Yargıtay: Takipçi sayısının fazla olması boşanma nedeni sayılmaz

Yargıtay: Takipçi sayısının fazla olması boşanma nedeni sayılmaz
Sosyal medya takipçi sayısı boşanma gerekçesi olarak sayılamayacak.

Ordu'nun Akkuş ilçesinde yaşayan Y.H. isimli yurttaş eşinin facebook profilindeki arkadaş sayısının fazla olmasını gerekçe göstererek boşanma davası açtı. Eşinin sosyal paylaşım sitesindeki profilinde yer alan arkadaş sayısının fazla olmasının 'güven sarsıcı durum' olduğunu iddia etti.

Akkuş Aile Mahkemesi ise başvuruyu haklı bularak, boşanmanın önünü açtı. Davanın temyiz incelemesini yapan Yargıtay 2. Hukuk Dairesi kararı bozdu.

Sosyal medya hesaplarındaki paylaşımların delil olarak kullanılması yeni değil. Bir çok mahkeme buradan elde edilen paylaşımları esas alarak yargılama hatta mahkumiyet kararı verebiliyor.
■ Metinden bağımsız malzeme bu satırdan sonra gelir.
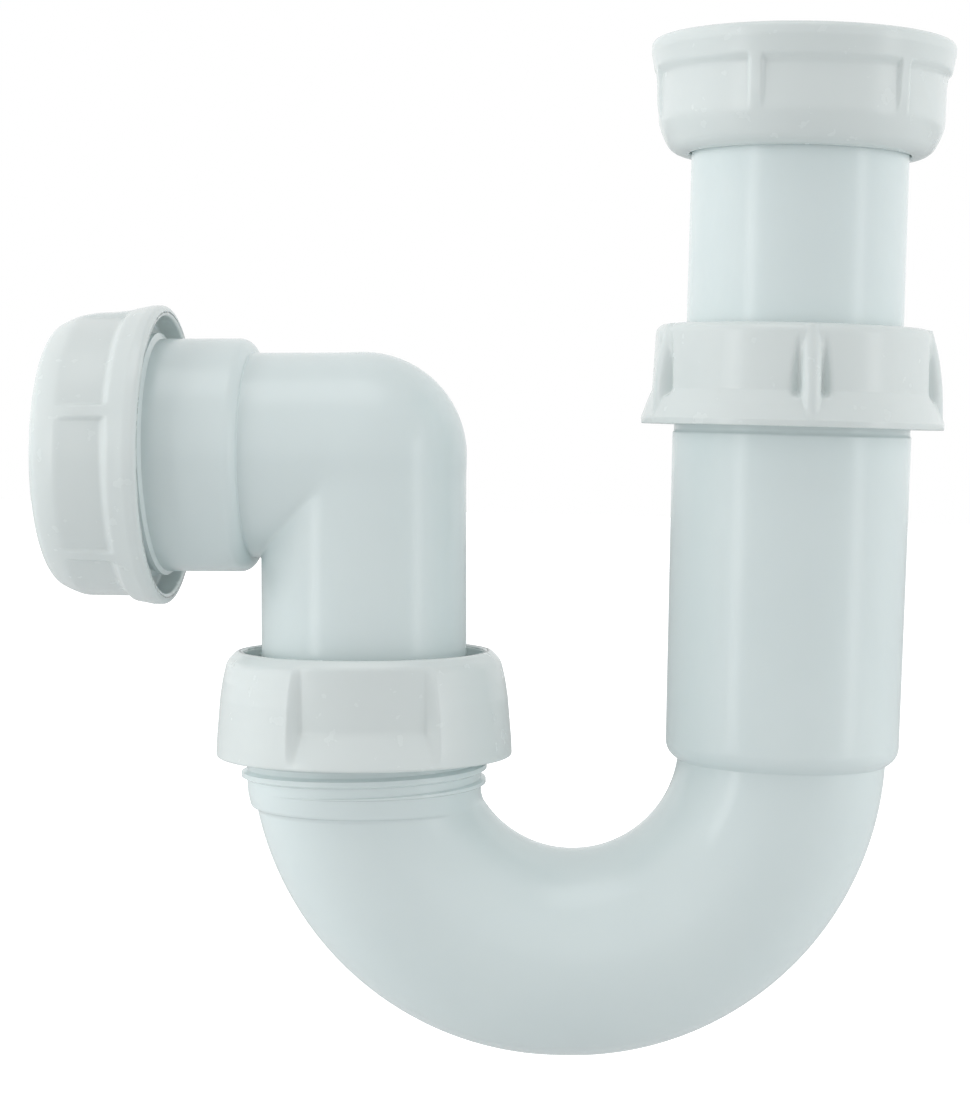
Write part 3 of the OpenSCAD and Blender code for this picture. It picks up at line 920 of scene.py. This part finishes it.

Habertürk'ten Yasemin Güneri'nin köşesine taşıdığı karara göre artık takipçi sayısı vb. nedenler boşanmada haklı gerekçe olarak kabul edilemeyecek.

Yargıtay 2. Hukuk Dairesi konuya dair köyde yaşasa dahi, çiftlerden birinin sosyal paylaşım sitesindeki takipçi veya arkadaş sayısının fazla olmasının "güven sarsıcı durum" kabul edilmeyeceğine karar verdi.
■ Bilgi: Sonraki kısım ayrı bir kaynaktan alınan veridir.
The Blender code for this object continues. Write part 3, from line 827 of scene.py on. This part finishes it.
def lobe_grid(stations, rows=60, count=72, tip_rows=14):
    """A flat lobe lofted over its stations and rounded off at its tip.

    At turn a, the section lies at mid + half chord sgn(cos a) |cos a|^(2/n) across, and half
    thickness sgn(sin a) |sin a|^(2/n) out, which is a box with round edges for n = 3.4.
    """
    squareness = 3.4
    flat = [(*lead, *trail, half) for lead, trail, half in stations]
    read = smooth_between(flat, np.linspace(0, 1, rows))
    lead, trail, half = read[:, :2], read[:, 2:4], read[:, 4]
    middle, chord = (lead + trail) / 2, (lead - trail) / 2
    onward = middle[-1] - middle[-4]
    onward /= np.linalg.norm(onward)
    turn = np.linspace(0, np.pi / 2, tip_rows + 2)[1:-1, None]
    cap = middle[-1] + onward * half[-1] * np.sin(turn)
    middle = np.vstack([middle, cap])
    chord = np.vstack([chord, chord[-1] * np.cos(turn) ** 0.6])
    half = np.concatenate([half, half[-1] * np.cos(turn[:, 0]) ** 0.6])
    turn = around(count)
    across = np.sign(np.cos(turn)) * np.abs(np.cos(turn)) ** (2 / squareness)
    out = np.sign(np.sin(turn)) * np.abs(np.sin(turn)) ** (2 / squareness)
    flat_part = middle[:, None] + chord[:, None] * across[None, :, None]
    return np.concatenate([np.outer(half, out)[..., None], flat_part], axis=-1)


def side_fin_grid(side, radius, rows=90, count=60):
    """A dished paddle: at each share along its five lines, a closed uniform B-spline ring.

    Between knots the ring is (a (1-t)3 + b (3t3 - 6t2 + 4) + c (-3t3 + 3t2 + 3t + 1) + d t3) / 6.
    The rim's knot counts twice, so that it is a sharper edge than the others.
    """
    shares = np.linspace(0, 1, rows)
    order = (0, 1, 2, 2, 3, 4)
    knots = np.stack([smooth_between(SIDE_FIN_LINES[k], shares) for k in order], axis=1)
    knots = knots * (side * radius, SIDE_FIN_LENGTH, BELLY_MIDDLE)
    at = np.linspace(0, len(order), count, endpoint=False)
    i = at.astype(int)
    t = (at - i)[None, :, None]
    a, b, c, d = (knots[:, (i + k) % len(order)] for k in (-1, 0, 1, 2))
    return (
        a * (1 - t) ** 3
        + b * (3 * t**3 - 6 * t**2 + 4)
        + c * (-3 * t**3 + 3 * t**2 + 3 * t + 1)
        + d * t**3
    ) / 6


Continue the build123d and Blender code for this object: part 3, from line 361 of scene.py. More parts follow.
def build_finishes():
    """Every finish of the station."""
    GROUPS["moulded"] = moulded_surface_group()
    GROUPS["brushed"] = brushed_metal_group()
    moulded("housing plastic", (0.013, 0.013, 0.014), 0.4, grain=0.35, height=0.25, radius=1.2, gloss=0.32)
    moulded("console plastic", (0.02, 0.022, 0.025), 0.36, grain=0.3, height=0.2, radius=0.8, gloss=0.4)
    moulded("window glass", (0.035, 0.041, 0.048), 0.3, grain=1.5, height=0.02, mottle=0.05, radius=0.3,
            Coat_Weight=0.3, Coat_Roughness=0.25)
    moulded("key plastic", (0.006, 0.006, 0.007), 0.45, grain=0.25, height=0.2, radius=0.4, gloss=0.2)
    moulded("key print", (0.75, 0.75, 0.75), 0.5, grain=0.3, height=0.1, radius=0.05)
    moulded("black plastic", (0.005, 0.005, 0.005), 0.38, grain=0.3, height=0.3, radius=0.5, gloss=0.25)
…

'GÜVEN SARSICI DAVRANIŞ OLARAK NİTELENDİRİLEMEZ'

Kararın gerekçesi, "Dosyadaki yazılara, kararın dayandığı delillerle kanuni gerektirici sebeplere ve özellikle bir kişinin köyde yaşaması ve facebook profilindeki arkadaş sayısının çokluğu bu kişinin sadakatsiz davrandığının kanıtı olarak kabul edilemeyeceği gibi, güven sarsıcı davranış olarak da nitelendirilemez" şeklinde anlatıldı.

Kararı veren Yargıtay 2. Hukuk Dairesi Başkanı Ömer Uğur Gençcan’ verdikleri karara ilişkin, "Boşanma davasında delil olarak sunulan gerek facebook gerekse instagram gibi sosyal medya araçlarında takipçi ve arkadaş sayısının çokluğu, o eşin güven sarsıcı davranış içinde olduğuna karine teşkil etmez. Aksi düşünce ben de dahil olmak üzere hiçbirini tanımadığı çok sayıda arkadaş ve takipçisi olan kişiler hakkında sosyal medyanın gerçekliği ile bağdaşmayan haksız sonuçlara götürür ki bu yorumun kabulü düşünülemez. Nitekim Yargıtay 2. Hukuk Dairesinin bu yönde oybirliği ile alınmış kararı da mevcuttur" açıklamasında bulundu.